The anxious relationship between humanity and wolves is also a recurring trope in folklore, and particularly in the European fairy tale, in which the Big Bad Wolf is a recurring figure. The tale of ‘Little Red Riding Hood’ is especially ripe for interpretation and adaptation. One of the most widely circulated folktales, ‘Little Red Riding Hood’ has direct analogues and antecedents that can be traced back to medieval Europe, and was collected by both Charles Perrault and the Grimm brothers. The tale, with its pubescent heroine and her grandmother, its red cloak, and its rapacious antagonist, is ripe with psychoanalytic suggestion. For the Freudian theorist Bruno Bettelheim in his influential study of fairy tales, The Uses of Enchantment, the wolf is ‘the male seducer’, who ‘represents all the asocial, animalistic tendencies within ourselves’. The devouring wolf-grandmother (‘What big teeth you have!’) who lives in a cottage in the woods has clear links to the cannibalistic witch of the related tale of ‘Hansel and Gretel’ (also collected by the Grimms).
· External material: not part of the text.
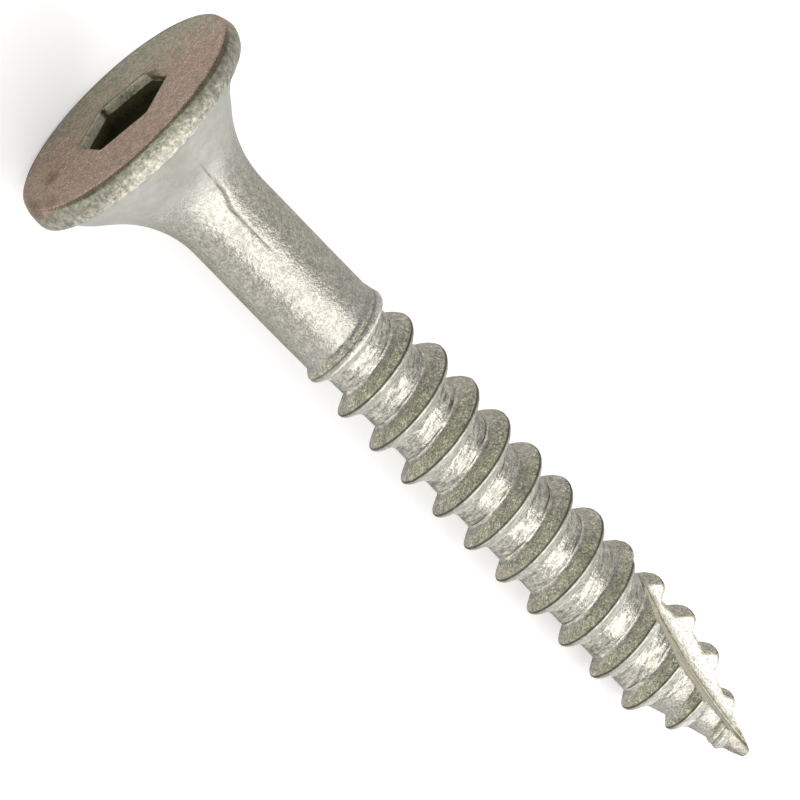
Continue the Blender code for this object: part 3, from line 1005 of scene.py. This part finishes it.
def zone_finish(tree, masks, noises):
    """Colour and roughness: those of the zones in their order, with blots, scratches and an
    olive cast over them, which is partly painted reflection. The grain makes the borders
    of most zones ragged."""
    mottle, fleck, speck = noises["mottle"], noises["fleck"], noises["speck"]
    colour, gloss = ZINC_COLOUR, ZINC_ROUGHNESS
    ragged = sums(tree, "ADD", sums(tree, "MULTIPLY", fleck, RAGGEDNESS),
                  sums(tree, "MULTIPLY", speck, RAGGEDNESS))
    ragged = sums(tree, "MINIMUM", ragged, RAGGED_MOST)
    for mask, zone_colour, zone_gloss in ZONES:
        share = masks[mask]
        if mask not in SOFT_BORDERS:
            share = spread(tree, sums(tree, "ADD", share, ragged), *BORDER)
        colour = blend(tree, share, colour, zone_colour)
        gloss = mixed(tree, share, gloss, zone_gloss)

    patchy = sums(tree, "ADD", sums(tree, "MULTIPLY", mottle, 0.9), fleck,
                  sums(tree, "MULTIPLY", speck, 0.9))
    blots = spread(tree, sums(tree, "ADD", masks[BLOT], patchy), *BLOT_RANGE)
    colour = blend(tree, blots, colour, BLOT_COLOUR)
    off_line = sums(tree, "ABSOLUTE", sums(tree, "SUBTRACT", mottle, 0.53), 0.0)
    scratches = sums(tree, "MULTIPLY", spread(tree, masks[BLOT], 0.1, 0.4, 0.0, 1.0),
                     spread(tree, off_line, *SCRATCH_RANGE))
    colour = blend(tree, scratches, colour, SCRATCH_COLOUR)
    olive = sums(tree, "MULTIPLY", masks[OLIVE], spread(tree, mottle, 0.3, 0.55, 0.4, 1.0))
    cast = blend(tree, olive, WHITE, OLIVE_CAST)
    return vectors(tree, "MULTIPLY", colour, cast).outputs[0], gloss


def zone_tone(tree, masks, noises):
    """How light the colour is: clouds and mottles everywhere, and grain by zone."""
    medium = tones(tree, noises, GRAIN_TONES)
    fine = sums(tree, "MULTIPLY", medium, tones(tree, noises, DUST_TONES))
    tone = sums(tree, "MULTIPLY", tones(tree, noises, BROAD_TONES),
                mixed(tree, masks[RIM], fine, medium))
    tone = mixed(tree, masks[SMOOTH], tone, tones(tree, noises, SMOOTH_TONES))
    for mask, ranges in ZONE_TONES:
        tone = sums(tree, "MULTIPLY", tone,
                    mixed(tree, masks[mask], 1.0, tones(tree, noises, ranges)))
    return tone


def zone_bumps(tree, masks, noises):
    """The normal, raised by four noises one after another. The bumps are weak on the
    smooth part of the bugle, and the streaks' are on the roots and beside the crests."""
    bumpy = sums(tree, "SUBTRACT", 1.0, sums(tree, "MULTIPLY", masks[SMOOTH], 0.88))
    grooved = sums(tree, "ADD", masks[ROOT], sums(tree, "MULTIPLY", masks[LIT_BAND], 0.4))
    normal = {}
    for name, amount, distance, strength in (
            ("mottle", bumpy, 0.03, 0.9), ("fleck", bumpy, 0.03, 0.9),
            ("streak", grooved, 0.05, 0.9), ("speck", bumpy, 0.02, 1.0)):
        bump = add(tree, "ShaderNodeBump", {
            "Height": sums(tree, "MULTIPLY", noises[name], amount),
            "Distance": distance * MM, "Strength": strength, **normal})
        normal = {"Normal": bump.outputs[0]}
    return normal["Normal"]


def zinc():
    """Zinc plate: satin and grainy, duller on the flanks and the face of the head.

    Five sizes of noise mottle the colour, roughen the gloss and raise the grain. The
    thread's roots have streaks along the helix.
    """
    material, tree, shader = new_material("zinc")
    spot = add(tree, "ShaderNodeTexCoord").outputs["Object"]
    masks = mask_sockets(tree)
    noises = {name: grain(tree, spot, *sizes) for name, sizes in NOISES.items()}
    noises["streak"] = streaks(tree)

    colour, gloss = zone_finish(tree, masks, noises)
    warmth = spread(tree, noises["mottle"], 0.35, 0.65, 0.0, 1.0)
    warmed = vectors(tree, "MULTIPLY", colour, blend(tree, warmth, COOL_CAST, WARM_CAST))
    toned = add(tree, "ShaderNodeVectorMath", {
        0: warmed.outputs[0], "Scale": zone_tone(tree, masks, noises)}, operation="SCALE")
    rough = spread(tree, noises["speck"], 0.3, 0.7, -0.08, 0.08)
    rough = sums(tree, "ADD", gloss, mixed(tree, masks[SMOOTH], rough, 0.0))
    dull = sums(tree, "ADD", *(sums(tree, "MULTIPLY", masks[mask], amount)
                               for mask, amount in DULLNESS))
    tree.links.new(toned.outputs[0], shader.inputs["Base Color"])
    tree.links.new(rough, shader.inputs["Roughness"])
    tree.links.new(sums(tree, "SUBTRACT", METALLIC, dull), shader.inputs["Metallic"])
    tree.links.new(zone_bumps(tree, masks, noises), shader.inputs["Normal"])
    shader.inputs["Specular Tint"].default_value = EDGE_TINT
    return material


def make_stage():
    """A plain pale floor under the screw, lifted to white where it is seen or mirrored."""
    mesh = bpy.data.meshes.new("floor")
    square = [(FLOOR_SIZE * x, FLOOR_SIZE * y, 0.0) for x, y in (
        (-1, -1), (1, -1), (1, 1), (-1, 1))]
    mesh.from_pydata(square, [], [(0, 1, 2, 3)])
    floor = new_object("floor", mesh)
    floor.location.z = cad_box[0].z
    material, tree, shader = new_material("floor")
    shader.inputs["Base Color"].default_value = FLOOR_COLOUR
    shader.inputs["Roughness"].default_value = FLOOR_ROUGHNESS
    shader.inputs["Emission Color"].default_value = WHITE
    path = add(tree, "ShaderNodeLightPath").outputs
    mirrored = sums(tree, "MAXIMUM", path["Is Glossy Ray"], path["Is Transmission Ray"])
    lifted = sums(tree, "MAXIMUM", sums(tree, "MULTIPLY", path["Is Camera Ray"], FLOOR_LIFT),
                  sums(tree, "MULTIPLY", mirrored, FLOOR_LIFT_MIRRORED))
    tree.links.new(lifted, shader.inputs["Emission Strength"])
    mesh.materials.append(material)


def area_light(name, direction, distance, width, height, radiance, level):
    """A soft rectangle of light that faces the screw's middle, its width along a level."""
    data = bpy.data.lights.new(name, "AREA")
    data.shape = "RECTANGLE"
    data.size = width
    data.size_y = height
    data.energy = radiance * math.pi * width * height
    middle = FACE + AXIS * OVERALL_LENGTH / 2 * MM
    back = direction.normalized()
    right = (level - back * level.dot(back)).normalized()
    lamp = new_object(name, data)
    lamp.matrix_world = pose(middle + back * distance, right, back.cross(right), back)


def make_light():
    """A wide soft key over the camera's side, a weak one beyond the tip, and a surround
    that is pale beyond the tip and at the back, and dark beyond the head."""
    key = side(KEY_TURN) * math.cos(KEY_LEAN) + AXIS * math.sin(KEY_LEAN)
    area_light("key", key, KEY_DISTANCE, KEY_SIZE, KEY_SIZE, KEY_RADIANCE, AXIS)
    tip = AXIS * math.cos(TIP_LIGHT_LEAN) + side(KEY_TURN) * math.sin(TIP_LIGHT_LEAN)
    area_light("tip_light", tip, TIP_LIGHT_DISTANCE, TIP_LIGHT_WIDTH, TIP_LIGHT_HEIGHT,
               TIP_LIGHT_RADIANCE, side(KEY_TURN + math.pi / 2))
    world = bpy.data.worlds.new("surround")
    world.use_nodes = True
    tree = world.node_tree
    direction = add(tree, "ShaderNodeTexCoord").outputs["Generated"]
    along = vectors(tree, "DOT_PRODUCT", direction, tuple(AXIS)).outputs["Value"]
    behind = vectors(tree, "DOT_PRODUCT", direction, tuple(side(PHOTO_TOP))).outputs["Value"]
    strength = sums(tree, "ADD", spread(tree, along, -1.0, 1.0, SURROUND_HEAD, SURROUND_TIP),
                    spread(tree, behind, 0.0, 0.8, 0.0, SURROUND_BACK))
    background = tree.nodes["Background"]
    background.inputs["Color"].default_value = SURROUND_COLOUR
    tree.links.new(strength, background.inputs["Strength"])
    bpy.context.scene.world = world


def make_camera():
    """The photograph's view: aimed at a point of the axis, leaning to the head, rolled."""
    front = side(CAMERA_SIDE)
    level = side(CAMERA_SIDE + math.pi / 2)
    back = front * math.cos(CAMERA_LEAN) - AXIS * math.sin(CAMERA_LEAN)
    right = AXIS * math.cos(CAMERA_LEAN) + front * math.sin(CAMERA_LEAN)
    picture_right = right * math.cos(CAMERA_ROLL) + level * math.sin(CAMERA_ROLL)
    picture_up = level * math.cos(CAMERA_ROLL) - right * math.sin(CAMERA_ROLL)
    aim = FACE + (AXIS * CAMERA_AIM + level * CAMERA_AIM_ACROSS) * MM
    data = bpy.data.cameras.new("camera")
    data.sensor_width = SENSOR_WIDTH
    data.lens = FOCAL_PIXELS / PICTURE_PIXELS * SENSOR_WIDTH
    data.clip_start = CLIP_START * MM
    data.clip_end = CLIP_END * MM
    camera = new_object("camera", data)
    camera.matrix_world = pose(aim + back * CAMERA_DISTANCE * MM, picture_right, picture_up,
                               back)
    bpy.context.scene.camera = camera


points, triangles, masks, streak = screw_surface()
layers = {title: masks[:, 4 * i:4 * i + 4] for i, title in enumerate(MASK_LAYERS)}
screw = make_mesh("screw", points, triangles, {**layers, STREAK_LAYER: streak})
screw.data.materials.append(zinc())
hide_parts("batten_screw")
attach(screw, "root")

make_stage()
make_light()
make_camera()
bpy.context.scene.view_settings.view_transform = "Standard"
In her feminist study of fairy tales, From the Beast to the Blonde, Marina Warner draws together the wolf, the grandmother, and the adolescent girl, as figures linked by their liminality:

The wolf is kin to the forest-dwelling witch, or crone; he offers us a male counterpart, a werewolf, who swallows up grandmother and then granddaughter. In the witch-hunting fantasies of early modern Europe they are the kind of beings associated with marginal knowledge, who possess pagan secrets and are in turn possessed by them.